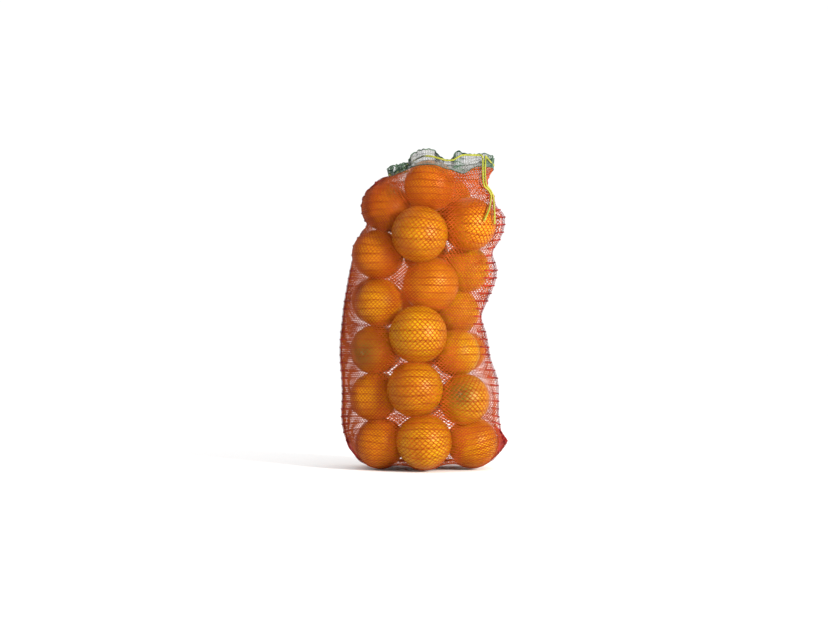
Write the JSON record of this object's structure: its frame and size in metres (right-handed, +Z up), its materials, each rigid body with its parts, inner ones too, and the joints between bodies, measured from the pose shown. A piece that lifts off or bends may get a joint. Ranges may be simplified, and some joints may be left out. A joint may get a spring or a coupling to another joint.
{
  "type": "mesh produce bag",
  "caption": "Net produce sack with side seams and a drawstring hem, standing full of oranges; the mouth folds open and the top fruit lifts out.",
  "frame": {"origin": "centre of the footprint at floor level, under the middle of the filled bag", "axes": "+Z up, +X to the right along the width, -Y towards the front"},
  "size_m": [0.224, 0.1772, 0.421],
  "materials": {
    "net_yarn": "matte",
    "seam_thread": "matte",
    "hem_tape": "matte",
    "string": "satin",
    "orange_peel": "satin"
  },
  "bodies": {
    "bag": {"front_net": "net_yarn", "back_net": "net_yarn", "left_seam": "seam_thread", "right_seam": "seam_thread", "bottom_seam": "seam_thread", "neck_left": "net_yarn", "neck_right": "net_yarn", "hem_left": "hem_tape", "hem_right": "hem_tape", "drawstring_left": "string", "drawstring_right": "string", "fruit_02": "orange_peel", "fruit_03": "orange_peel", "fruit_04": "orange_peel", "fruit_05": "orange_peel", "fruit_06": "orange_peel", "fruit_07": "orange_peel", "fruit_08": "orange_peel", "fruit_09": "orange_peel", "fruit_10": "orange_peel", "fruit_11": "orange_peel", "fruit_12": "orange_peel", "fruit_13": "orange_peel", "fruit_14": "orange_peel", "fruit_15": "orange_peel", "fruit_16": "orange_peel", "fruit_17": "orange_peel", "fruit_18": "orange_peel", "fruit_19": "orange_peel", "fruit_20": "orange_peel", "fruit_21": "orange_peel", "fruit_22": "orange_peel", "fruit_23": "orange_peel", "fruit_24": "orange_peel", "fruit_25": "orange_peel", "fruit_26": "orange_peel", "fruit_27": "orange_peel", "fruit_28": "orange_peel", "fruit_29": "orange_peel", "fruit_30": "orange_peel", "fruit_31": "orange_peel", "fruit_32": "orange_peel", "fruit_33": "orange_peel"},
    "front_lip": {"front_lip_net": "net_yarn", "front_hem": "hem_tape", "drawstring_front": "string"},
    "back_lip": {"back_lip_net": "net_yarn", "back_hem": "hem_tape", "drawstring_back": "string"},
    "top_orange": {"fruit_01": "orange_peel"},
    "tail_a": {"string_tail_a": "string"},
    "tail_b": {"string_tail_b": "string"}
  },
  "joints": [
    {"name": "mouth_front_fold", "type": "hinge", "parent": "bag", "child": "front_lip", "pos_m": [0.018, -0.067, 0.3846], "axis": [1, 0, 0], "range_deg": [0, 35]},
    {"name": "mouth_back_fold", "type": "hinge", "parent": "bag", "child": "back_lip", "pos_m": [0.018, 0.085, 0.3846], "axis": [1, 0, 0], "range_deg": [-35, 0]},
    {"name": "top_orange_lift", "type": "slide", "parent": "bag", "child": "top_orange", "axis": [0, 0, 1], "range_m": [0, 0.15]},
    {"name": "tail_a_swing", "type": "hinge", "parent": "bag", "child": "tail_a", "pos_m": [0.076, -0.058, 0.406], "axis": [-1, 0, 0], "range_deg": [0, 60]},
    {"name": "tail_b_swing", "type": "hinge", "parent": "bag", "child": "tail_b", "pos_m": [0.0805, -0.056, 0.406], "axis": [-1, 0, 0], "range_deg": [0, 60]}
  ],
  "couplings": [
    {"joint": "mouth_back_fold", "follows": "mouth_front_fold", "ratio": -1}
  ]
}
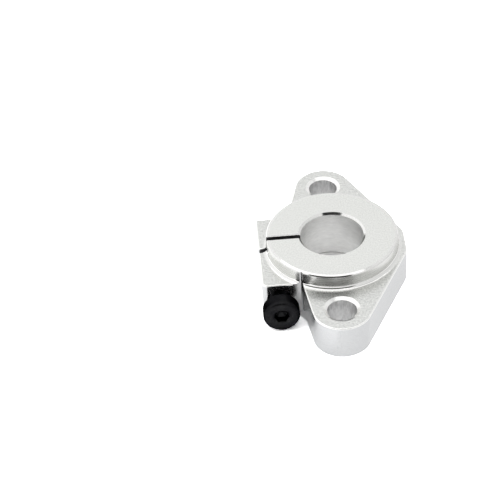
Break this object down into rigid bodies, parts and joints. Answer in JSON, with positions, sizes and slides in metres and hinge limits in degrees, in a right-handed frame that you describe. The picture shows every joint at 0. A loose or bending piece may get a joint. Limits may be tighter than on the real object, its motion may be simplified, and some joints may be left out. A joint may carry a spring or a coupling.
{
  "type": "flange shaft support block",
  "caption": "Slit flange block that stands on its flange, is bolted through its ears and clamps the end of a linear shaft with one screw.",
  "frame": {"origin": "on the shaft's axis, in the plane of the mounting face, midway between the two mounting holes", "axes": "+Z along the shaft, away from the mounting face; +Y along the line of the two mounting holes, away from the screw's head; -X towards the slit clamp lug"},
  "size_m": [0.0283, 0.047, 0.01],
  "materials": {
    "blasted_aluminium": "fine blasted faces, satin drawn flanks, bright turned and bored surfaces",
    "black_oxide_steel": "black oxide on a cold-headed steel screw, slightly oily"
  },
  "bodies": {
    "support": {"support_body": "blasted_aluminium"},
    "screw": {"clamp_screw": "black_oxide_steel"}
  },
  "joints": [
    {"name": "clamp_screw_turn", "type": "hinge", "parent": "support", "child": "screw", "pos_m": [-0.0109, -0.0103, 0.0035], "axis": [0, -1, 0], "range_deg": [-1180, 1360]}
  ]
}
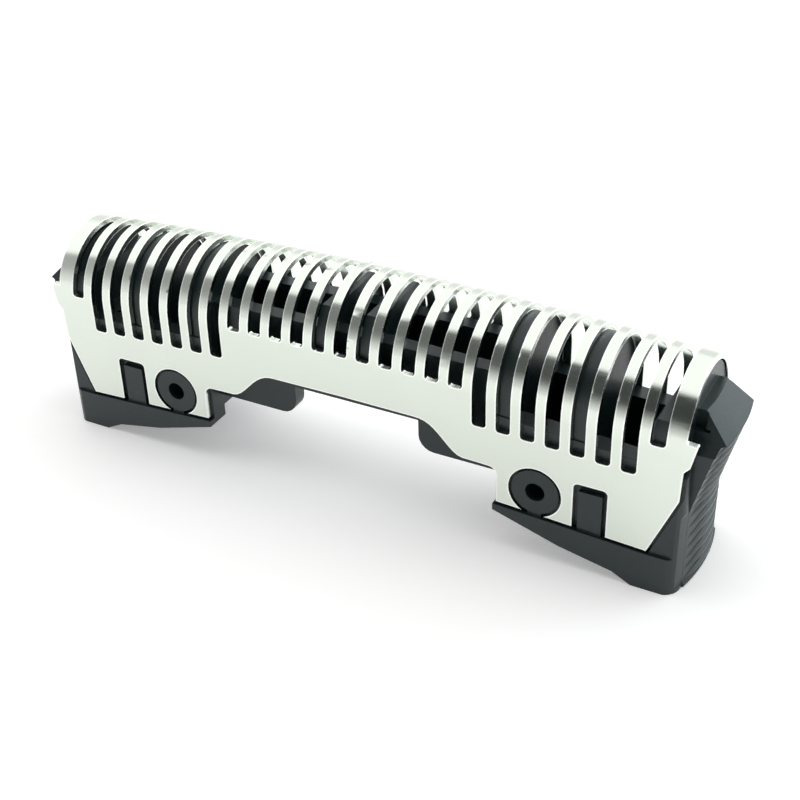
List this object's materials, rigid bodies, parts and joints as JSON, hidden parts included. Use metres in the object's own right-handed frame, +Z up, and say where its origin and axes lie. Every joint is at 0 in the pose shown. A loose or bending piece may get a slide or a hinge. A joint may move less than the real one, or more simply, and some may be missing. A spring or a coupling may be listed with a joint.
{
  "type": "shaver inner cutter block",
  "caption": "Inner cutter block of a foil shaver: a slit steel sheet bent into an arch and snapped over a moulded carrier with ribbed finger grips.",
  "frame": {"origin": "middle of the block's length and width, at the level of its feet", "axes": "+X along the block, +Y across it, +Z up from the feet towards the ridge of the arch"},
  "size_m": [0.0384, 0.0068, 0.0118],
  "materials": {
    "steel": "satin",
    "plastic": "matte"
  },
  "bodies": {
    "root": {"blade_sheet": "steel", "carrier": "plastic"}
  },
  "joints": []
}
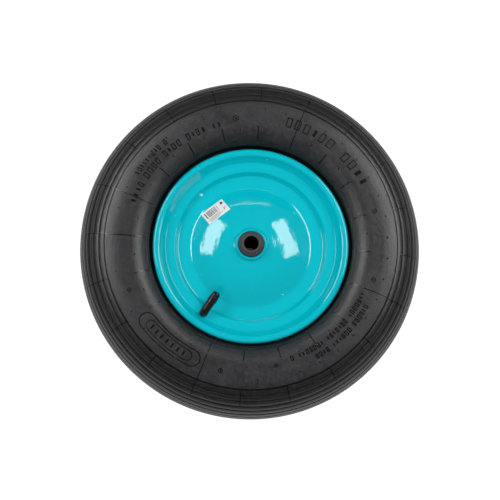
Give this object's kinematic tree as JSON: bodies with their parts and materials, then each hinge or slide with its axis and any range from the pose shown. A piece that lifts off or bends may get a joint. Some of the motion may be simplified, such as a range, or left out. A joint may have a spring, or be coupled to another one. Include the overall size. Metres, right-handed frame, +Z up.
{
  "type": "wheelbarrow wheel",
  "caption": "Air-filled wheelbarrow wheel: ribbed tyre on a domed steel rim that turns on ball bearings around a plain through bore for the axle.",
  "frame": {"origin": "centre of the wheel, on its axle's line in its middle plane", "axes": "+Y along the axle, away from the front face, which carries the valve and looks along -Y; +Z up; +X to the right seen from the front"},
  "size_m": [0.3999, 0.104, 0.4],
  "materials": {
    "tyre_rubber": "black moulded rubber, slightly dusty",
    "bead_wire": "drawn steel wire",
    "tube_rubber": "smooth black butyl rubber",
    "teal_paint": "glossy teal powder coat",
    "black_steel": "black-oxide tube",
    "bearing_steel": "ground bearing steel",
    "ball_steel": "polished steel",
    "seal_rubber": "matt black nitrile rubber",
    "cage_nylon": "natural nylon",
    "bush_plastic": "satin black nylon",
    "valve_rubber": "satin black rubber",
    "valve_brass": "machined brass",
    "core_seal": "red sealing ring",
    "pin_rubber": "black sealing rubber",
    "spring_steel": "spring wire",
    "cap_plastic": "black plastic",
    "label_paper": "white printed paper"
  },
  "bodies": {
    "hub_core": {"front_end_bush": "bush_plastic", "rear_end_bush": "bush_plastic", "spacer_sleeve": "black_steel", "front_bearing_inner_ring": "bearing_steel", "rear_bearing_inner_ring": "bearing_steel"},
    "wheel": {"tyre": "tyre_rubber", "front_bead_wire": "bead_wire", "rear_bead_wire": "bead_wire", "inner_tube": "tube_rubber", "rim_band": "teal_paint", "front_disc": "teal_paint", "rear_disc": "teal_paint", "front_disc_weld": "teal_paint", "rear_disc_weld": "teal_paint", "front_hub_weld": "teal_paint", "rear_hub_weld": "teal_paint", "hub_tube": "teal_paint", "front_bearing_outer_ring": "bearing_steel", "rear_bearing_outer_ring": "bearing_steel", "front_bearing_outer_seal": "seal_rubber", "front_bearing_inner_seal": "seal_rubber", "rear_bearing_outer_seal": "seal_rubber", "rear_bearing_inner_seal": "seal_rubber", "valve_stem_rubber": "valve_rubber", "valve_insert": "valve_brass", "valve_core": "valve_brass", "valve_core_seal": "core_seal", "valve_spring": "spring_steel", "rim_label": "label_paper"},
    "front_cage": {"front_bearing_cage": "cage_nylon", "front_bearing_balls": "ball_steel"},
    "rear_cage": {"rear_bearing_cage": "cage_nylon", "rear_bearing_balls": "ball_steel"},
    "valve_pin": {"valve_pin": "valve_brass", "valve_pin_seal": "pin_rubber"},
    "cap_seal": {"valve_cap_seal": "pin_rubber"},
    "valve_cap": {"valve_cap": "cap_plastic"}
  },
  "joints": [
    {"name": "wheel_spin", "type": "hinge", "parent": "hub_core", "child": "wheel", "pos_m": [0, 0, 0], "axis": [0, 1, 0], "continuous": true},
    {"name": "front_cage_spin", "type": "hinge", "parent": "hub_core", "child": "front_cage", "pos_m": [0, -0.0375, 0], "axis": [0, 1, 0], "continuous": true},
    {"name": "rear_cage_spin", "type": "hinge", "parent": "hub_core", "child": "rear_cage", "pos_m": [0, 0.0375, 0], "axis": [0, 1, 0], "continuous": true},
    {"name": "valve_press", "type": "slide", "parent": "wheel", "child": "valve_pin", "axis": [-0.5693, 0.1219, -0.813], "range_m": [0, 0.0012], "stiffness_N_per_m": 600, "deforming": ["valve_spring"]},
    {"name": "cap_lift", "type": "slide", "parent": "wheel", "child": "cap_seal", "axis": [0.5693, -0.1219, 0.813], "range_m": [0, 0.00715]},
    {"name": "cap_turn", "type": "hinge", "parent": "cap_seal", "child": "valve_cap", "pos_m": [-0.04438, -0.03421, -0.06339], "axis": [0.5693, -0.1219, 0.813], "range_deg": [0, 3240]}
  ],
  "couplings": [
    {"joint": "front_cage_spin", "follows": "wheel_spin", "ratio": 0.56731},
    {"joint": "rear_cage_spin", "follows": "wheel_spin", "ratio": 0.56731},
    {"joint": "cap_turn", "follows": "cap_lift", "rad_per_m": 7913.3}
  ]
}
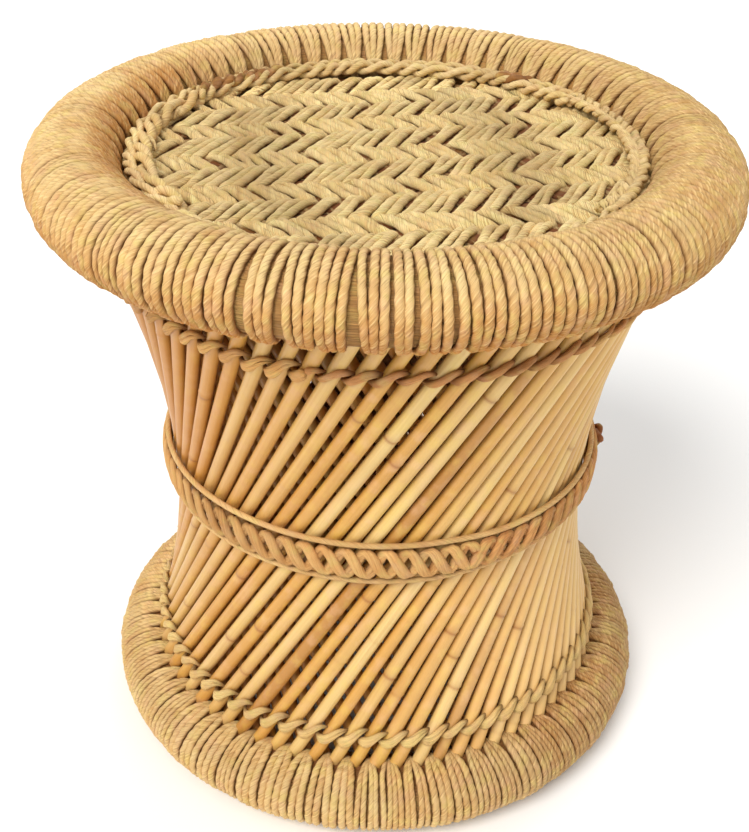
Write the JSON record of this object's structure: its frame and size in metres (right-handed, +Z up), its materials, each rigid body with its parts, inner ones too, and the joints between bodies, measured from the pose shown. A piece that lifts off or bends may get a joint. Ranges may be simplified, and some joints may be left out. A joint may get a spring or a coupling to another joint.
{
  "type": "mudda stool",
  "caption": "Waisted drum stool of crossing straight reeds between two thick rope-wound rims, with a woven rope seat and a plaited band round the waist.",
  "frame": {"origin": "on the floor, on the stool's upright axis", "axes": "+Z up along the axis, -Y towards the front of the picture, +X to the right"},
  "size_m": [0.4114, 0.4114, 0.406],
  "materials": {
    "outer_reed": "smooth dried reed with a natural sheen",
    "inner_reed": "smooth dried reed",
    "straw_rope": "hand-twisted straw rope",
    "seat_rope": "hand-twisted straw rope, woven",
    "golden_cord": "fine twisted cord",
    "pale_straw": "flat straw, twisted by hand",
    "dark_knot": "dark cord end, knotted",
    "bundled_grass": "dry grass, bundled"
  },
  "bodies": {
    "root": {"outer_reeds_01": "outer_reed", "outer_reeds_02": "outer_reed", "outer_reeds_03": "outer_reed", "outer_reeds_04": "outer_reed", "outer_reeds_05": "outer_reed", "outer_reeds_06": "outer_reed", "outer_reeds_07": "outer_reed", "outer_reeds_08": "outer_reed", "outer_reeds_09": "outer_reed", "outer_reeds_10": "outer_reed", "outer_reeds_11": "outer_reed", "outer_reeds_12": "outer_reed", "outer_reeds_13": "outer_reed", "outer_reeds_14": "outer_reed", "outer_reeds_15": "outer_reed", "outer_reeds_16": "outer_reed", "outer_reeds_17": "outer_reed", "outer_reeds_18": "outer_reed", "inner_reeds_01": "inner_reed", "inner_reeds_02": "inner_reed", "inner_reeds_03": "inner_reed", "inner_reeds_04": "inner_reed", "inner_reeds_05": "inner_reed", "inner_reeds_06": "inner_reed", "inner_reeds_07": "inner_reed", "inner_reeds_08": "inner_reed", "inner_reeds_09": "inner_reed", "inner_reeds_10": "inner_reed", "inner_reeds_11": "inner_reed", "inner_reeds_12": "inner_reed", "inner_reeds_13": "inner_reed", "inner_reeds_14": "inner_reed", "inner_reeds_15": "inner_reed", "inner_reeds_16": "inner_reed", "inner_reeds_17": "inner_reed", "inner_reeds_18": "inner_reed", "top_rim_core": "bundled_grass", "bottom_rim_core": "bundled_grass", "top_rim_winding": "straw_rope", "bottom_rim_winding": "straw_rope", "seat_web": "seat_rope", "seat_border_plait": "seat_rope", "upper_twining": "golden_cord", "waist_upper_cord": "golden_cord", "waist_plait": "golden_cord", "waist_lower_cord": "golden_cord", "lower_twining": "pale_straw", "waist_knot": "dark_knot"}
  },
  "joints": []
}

^^^^^^^^

> [OBJECTIVE]: Check each line of the material above for "into" and say how many lines contain it, giving the number alone.

> [ANSWER]: 2